I’m sure I’ve said it before, but I shall say it again. I adore coming-of-age novels. And I personally find they are particularly good when the main character wants to be a writer. Yessssss, I hiss to myself in my head, I can relate to this …
Of course, our honeymoon was interesting enough for me not to read the entire thing! But yesterday evening, on the Eurostar back to London, while the husband was sleeping, I read so much of it, in such an intense sitting, that when I got home and saw there wasn’t much more to go, I felt I absolutely HAD to finish it before I could get on with real life again. I felt that I was so firmly ensconced in Cassandra’s world, that I couldn’t possibly get back into my own world until I’d left hers behind.

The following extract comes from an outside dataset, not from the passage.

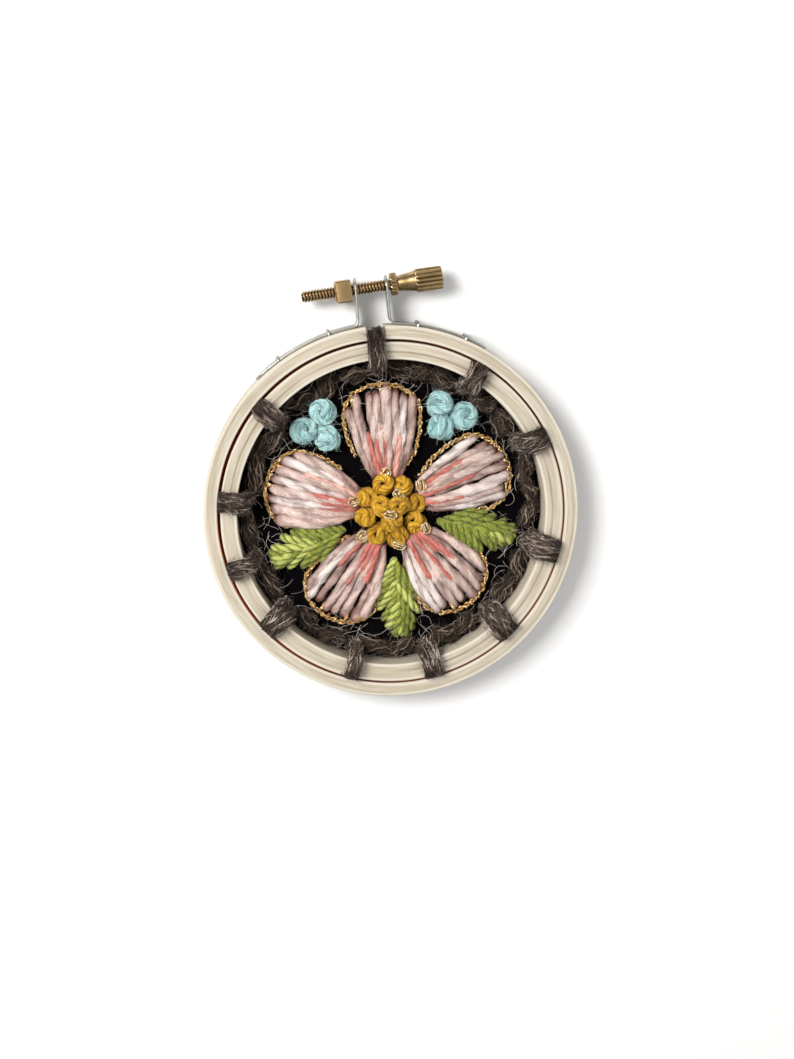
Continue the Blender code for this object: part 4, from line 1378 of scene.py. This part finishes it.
# Bent steel strip, extruded step by step along its route
def makeStrip(side, farEnd):
    route = stripRoute(side, farEnd)
    walked = [0.0]
    for a, b in zip(route, route[1:]):
        walked.append(walked[-1] + (b - a).length)
    thick, corner = strips["thickness"] / 2, strips["rounding"]

    # 16 points of the rounded section at a step of the route, narrower towards both ends
    def section(i):
        ahead = (route[min(i + 1, len(route) - 1)] - route[max(i - 1, 0)]).normalized()
        out = Vector((-ahead.y, ahead.x, 0))
        near = min(walked[i], walked[-1] - walked[i])
        end = math.sqrt(max(1 - (1 - min(near / 2.2, 1.0)) ** 2, 0.02))
        half = strips["width"] / 2 * end
        spots = []
        for k, (s, t) in enumerate(((1, 1), (-1, 1), (-1, -1), (1, -1))):
            for step in range(4):
                turn = math.radians(90 * k + 30 * step)
                across = s * (thick - corner) + corner * math.cos(turn)
                level = hoop["depth"] / 2 + t * max(half - corner, 0) + corner * math.sin(turn)
                spots.append((route[i] + out * across + Vector((0, 0, level))) * mm)
        return spots

    bm = bmesh.new()
    spotNumber = bm.verts.layers.int.new("spot")
    end = bm.faces.new([bm.verts.new(spot) for spot in section(0)])
    for k, vert in enumerate(end.verts):
        vert[spotNumber] = k
    for i in range(1, len(route)):
        grown = bmesh.ops.extrude_face_region(bm, geom=[end])["geom"]
        if i > 1:
            bmesh.ops.delete(bm, geom=[end], context="FACES_ONLY")
        end = next(part for part in grown if isinstance(part, bmesh.types.BMFace))
        spots = section(i)
        for vert in end.verts:
            vert.co = spots[vert[spotNumber]]
    bm.verts.layers.int.remove(spotNumber)
    bmesh.ops.recalc_face_normals(bm, faces=bm.faces)
    bm = boreStrip(bm, route[-1].x)
    strip = piece(f"{side}Strip", bm, steel, angle=35)
    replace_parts(strip, f"bracket_{side}")


# Cut the screw's hole through the ear
def boreStrip(bm, along):
    things = []
    for name, part in (("strip", bm), ("bore", bmesh.new())):
        if name == "bore":
            bmesh.ops.create_cone(part, cap_ends=True, segments=40, radius1=strips["bore"] * mm,
                                  radius2=strips["bore"] * mm, depth=4 * mm)
            bmesh.ops.rotate(part, verts=part.verts, matrix=Matrix.Rotation(math.radians(90), 3, "Y"))
            bmesh.ops.translate(part, verts=part.verts, vec=(along * mm, 0, 0))
            placeOnScrew(part)
        mesh = bpy.data.meshes.new(name)
        part.to_mesh(mesh)
        part.free()
        thing = bpy.data.objects.new(name, mesh)
        bpy.context.collection.objects.link(thing)
        things.append(thing)
    cut = things[0].modifiers.new("bore", "BOOLEAN")
    cut.operation = "DIFFERENCE"
    cut.solver = "EXACT"
    cut.object = things[1]
    graph = bpy.context.evaluated_depsgraph_get()
    mesh = bpy.data.meshes.new_from_object(things[0].evaluated_get(graph))
    bored = bmesh.new()
    bored.from_mesh(mesh)
    bpy.data.meshes.remove(mesh)
    for thing in things:
        data = thing.data
        bpy.data.objects.remove(thing)
        bpy.data.meshes.remove(data)
    return bored


staple = {"wire": 0.36, "span": 7.0, "corner": 0.6}


# Round wire over a strip, with both ends in the wood
def makeStaple(side, number, angle):
    middle, half, corner = hoop["depth"] / 2, staple["span"] / 2, staple["corner"]
    over = hoop["outerOut"] + strips["thickness"] + 0.1 + staple["wire"] * 0.8
    legs = []
    for hand in (-1, 1):
        leg = [polar(angle, hoop["outerOut"] - 0.4, middle + hand * half)]
        for i in range(7):
            turn = math.radians(15 * i)
            level = middle + hand * (half - corner + corner * math.cos(turn))
            leg.append(polar(angle, over - corner + corner * math.sin(turn), level))
        legs.append(leg)
    points = legs[0] + legs[1][::-1]
    bm = strandMesh([{"points": points, "radius": [staple["wire"]] * len(points)}], sides=14)
    wire = piece(f"{side}Staple{number}", bm, steel)
    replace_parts(wire, f"staple_{side}_{number}")


makeScrew()
makeNut()
for side, farEnd, stapleAngles in strips["sides"]:
    makeStrip(side, farEnd)
    for number, angle in enumerate(stapleAngles, 1):
        makeStaple(side, number, angle)
print("clamp ready")


# Floor, light and camera

photo = {"width": 794, "height": 1059, "ringPixels": 375.9, "middle": (392.1, 514.2)}
view = {"distance": 380.0, "tilt": 11.0, "towards": 107.0, "up": 85.0, "sensor": 36.0}
floorLook = {"size": 1.5, "below": 0.05, "dark": (0.86, 0.87, 0.88), "light": (0.90, 0.90, 0.90)}
# place in metres, size, power and colour
lights = {"key": ((-0.42, 0.30, 0.62), 0.36, 7.2, (1.0, 0.98, 0.95)),
          "fill": ((0.50, -0.25, 0.45), 0.7, 0.9, (0.95, 0.97, 1.0))}
sky = {"low": (0.26, 0.26, 0.27), "high": (1.0, 0.99, 0.98), "strength": 0.64}


def makeFloor():
    bm = bmesh.new()
    bmesh.ops.create_grid(bm, x_segments=2, y_segments=2, size=floorLook["size"])
    bmesh.ops.translate(bm, verts=bm.verts, vec=(0, 0, -floorLook["below"] * mm))
    mesh = bpy.data.meshes.new("floor")
    bm.to_mesh(mesh)
    bm.free()
    material, tree, shader = newMaterial("palePaper", 0.8)
    tint = rangeNode(tree, noiseNode(tree, objectPosition(tree), 30.0, 3.0), 0.3, 0.7, 0.0, 1.0)
    link(tree, colourMix(tree, tint, floorLook["dark"], floorLook["light"]), shader.inputs["Base Color"])
    mesh.materials.append(material)
    floor = bpy.data.objects.new("floor", mesh)
    bpy.context.collection.objects.link(floor)


def makeLight(name, place, size, power, colour):
    data = bpy.data.lights.new(name, "AREA")
    data.size = size
    data.energy = power
    data.color = colour
    light = bpy.data.objects.new(name, data)
    light.location = place
    light.rotation_euler = (-Vector(place)).to_track_quat("-Z", "Y").to_euler()
    bpy.context.collection.objects.link(light)


def makeWorld():
    world = bpy.data.worlds.new("studio")
    world.use_nodes = True
    tree = world.node_tree
    background = tree.nodes["Background"]
    split = tree.nodes.new("ShaderNodeSeparateXYZ")
    link(tree, tree.nodes.new("ShaderNodeTexCoord").outputs["Generated"], split.inputs[0])
    height = rangeNode(tree, split.outputs[2], 0.1, 1.0)
    link(tree, colourMix(tree, height, sky["low"], sky["high"]), background.inputs["Color"])
    background.inputs["Strength"].default_value = sky["strength"]
    bpy.context.scene.world = world


def makeCamera():
    pixel = (hoop["outerOut"] * 2) / photo["ringPixels"]
    data = bpy.data.cameras.new("camera")
    data.sensor_width = view["sensor"]
    data.lens = view["sensor"] * view["distance"] / (photo["height"] * pixel)
    data.clip_start = 0.01
    camera = bpy.data.objects.new("camera", data)
    tilt = math.radians(view["tilt"])
    away = polar(view["towards"], math.sin(tilt), math.cos(tilt))
    right = polar(view["up"], 1.0).cross(away).normalized()
    up = away.cross(right)
    middle = Vector((0, 0, hoop["depth"]))
    # the ring's middle lies a little beside the photo's
    acrossPixels = photo["width"] / 2 - photo["middle"][0]
    upPixels = photo["middle"][1] - photo["height"] / 2
    target = middle + (right * acrossPixels + up * upPixels) * pixel
    turned = Matrix((right, up, away)).transposed().to_4x4()
    camera.matrix_world = Matrix.Translation((target + away * view["distance"]) * mm) @ turned
    bpy.context.collection.objects.link(camera)
    bpy.context.scene.camera = camera


makeFloor()
makeWorld()
for name, (place, size, power, colour) in lights.items():
    makeLight(name, place, size, power, colour)
makeCamera()
bpy.context.scene.view_settings.view_transform = "Standard"
print("stage ready")

meshes = [thing.data for thing in bpy.data.objects if thing.type == "MESH"]
print("triangles", sum(len(face.vertices) - 2 for mesh in meshes for face in mesh.polygons))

So I did my favourite trick of staying up very late wrapped up in blankets on the sofa, reading until there were only around twenty pages left. Then I went to sleep and woke up half an hour earlier than I would have done, so I had time to finish it off first thing.
Finishing a book has got to be the best possible way of starting a day. The thing is, normally when one finishes something, it is late and there is a sense of everything ending. Coming out of the cinema in the dark, turning off a DVD or closing a book and looking at the clock to see that it’s well past one’s bedtime, is a bit miserable. To sleep, perchance to dream … I don’t know, I think there’s something a bit depressing about it, especially if one’s very tired.
But finishing something in the morning. Now that is exciting. Then one can breathe deeply, indulge in a moment of reflection, and then look out of the window at a beautiful ice blue sky, spring out of bed for some toast and feel like it is the beginning of something, as well as the end.
And I suppose that today really is the day that I begin something very new indeed. Real life as a married woman begins now. Goodbye to a comforting blissful childhood read of falling in love and yearning and wistfulness, and hello to the very exciting new world!!